Allah Varlığı Delilleri, Hudus, İmkan, Nizam, Fıtrat Delilleri, Tasavvuf Metodu

II) ALLAH’IN VARLIĞI

Allah’ın varlığı ve birliği konularında Kur’ân-ı Kerîm’in taşıdığı üslûp ve kul­landığı deliller, bu hususların, selîm ya­ratılışı bozulmamış insanlar tarafından tabii olarak bilinip benimseneceği esa­sına dayanır. Bundan dolayı olmalı ki konuyla ilgili âyetler genellikle soru şek­linde, yahut hayret bildiren uyarı ve kı­nama niteliğinde ifadeler taşır.

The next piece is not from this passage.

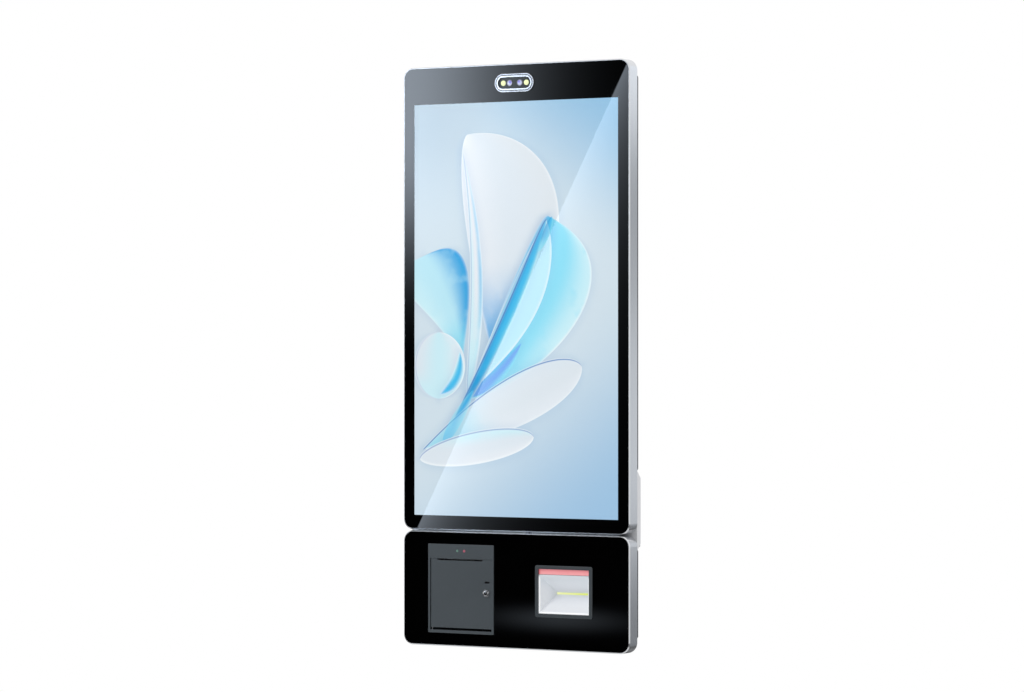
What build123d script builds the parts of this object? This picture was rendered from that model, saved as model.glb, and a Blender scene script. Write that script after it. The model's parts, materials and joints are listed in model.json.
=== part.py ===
"""Wall-mounted self-service kiosk: a portrait 32 inch touch display over a panel with a
receipt printer and a code scanner.

The origin is the centre of the four wall bolts, on the wall. The front faces -Y, +X is to the
right as a person in front sees it, and +Z is up. A depth in this file is the distance from the
wall, so a point at depth d has y = -d.
"""

import os
from math import acos, asin, cos, pi, radians, sin, sqrt, tan

from build123d import *

os.makedirs("parts", exist_ok=True)

# Depths from the wall.
FRONT = 84.0
FRAME_BACK = FRONT - 28.0
GLASS_THICK = 4.0
GLASS_BACK = FRONT - GLASS_THICK
TAPE_BACK = GLASS_BACK - 1.0
LEDGE_BACK = TAPE_BACK - 3.0
COVER_BACK = 13.0
SHEET = 1.5
FLANGE_THICK = 1.2
FLANGE_FRONT = FRAME_BACK + FLANGE_THICK
INNER_BACK = COVER_BACK + SHEET

# Front outlines. The rim is the metal seen round each pane, from the glass to the outer side.
GLASS_WIDTH = 432.0
UPPER_GLASS_HEIGHT = 782.4
LOWER_GLASS_HEIGHT = 190.4
GLASS_RADIUS = 16.0
RIM = 2.4
GLASS_GAP = 0.2
FRONT_CHAMFER = 1.8
REAR_CHAMFER = 1.0
LEDGE_WIDTH = 9.7
FRAME_SPACING = 1.4
UPPER_CENTRE = -37.9
UPPER_HEIGHT = UPPER_GLASS_HEIGHT + 2 * RIM
LOWER_HEIGHT = LOWER_GLASS_HEIGHT + 2 * RIM
FRAME_WIDTH = GLASS_WIDTH + 2 * RIM
LOWER_CENTRE = UPPER_CENTRE - (UPPER_HEIGHT + LOWER_HEIGHT) / 2 - FRAME_SPACING

# Screw posts on the frames, beside the glass pocket's inner edge.
POST_X = 211.4
POST_RADIUS = 4.0
SCREW_RADIUS = 1.6
SCREW_HOLE = 1.65
SCREW_HEAD = 3.4
SCREW_HEAD_THICK = 2.2
SCREW_SOCKET = 1.3
UPPER_POSTS = [(side * POST_X, z) for side in (-1, 1) for z in (330, 200, 60, -90, -240)]
LOWER_POSTS = [(side * POST_X, z) for side in (-1, 1) for z in (-500, -600)]
NECK_POSTS = [(side * POST_X, z) for side in (-1, 1) for z in (-350, -410)]
NECK_LOWER_POSTS = [(side * POST_X, -450) for side in (-1, 1)]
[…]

Allah’ın varlığı ile ilgilenen ilâhiyatçı ve düşünürler genellikle konunun özel­liği üzerinde durarak O’nun varlığını is­pat etmenin (isbât-ı vâcib) mümkün olup olmadığını tartışmışlardır. Kur’ân-ı Ke­rîm O’nun âlemin yaratıcısı ve devam ettiricisi olduğunu ifade ederken (evvel ve âhir) bir bakıma apaçık bir bakıma gizli (zahir ve bâtın) olduğunu da söyle­miştir. O, varlığını, birli­ğini, olgun niteliklere sahip bulunduğu­nu tabiatın birçok nesne ve olayının gös­termesi bakımından apaçık, fakat zâtı­nın duyu organlarımızla idrak edileme­mesi bakımından gizlidir. Zât-ı ilâhiyyenin dünya hayatı şartları İçinde insan tarafından duyularla idrak edilemeye­ceği, âhirette ise bu idrakin gerçekle­şeceği konusunda İslâm bilginleri bazı görüş ayrılıkları bir yana fikir birliği içindedirler. İbn Melkâ’nın da belirttiği gibi yüksek de­recede bir var oluş gözün idrakine en­gel teşkil eder: göz önce zayıf ışıkları, alıştıkça daha kuvvetlisini görebilir. Bu­nun gibi dünya hayatında yüce yaratı­cının varlığını gösteren işaret taşlarını görebilen gözler, âhirette O’nu doğru­dan idrak edebilecektir.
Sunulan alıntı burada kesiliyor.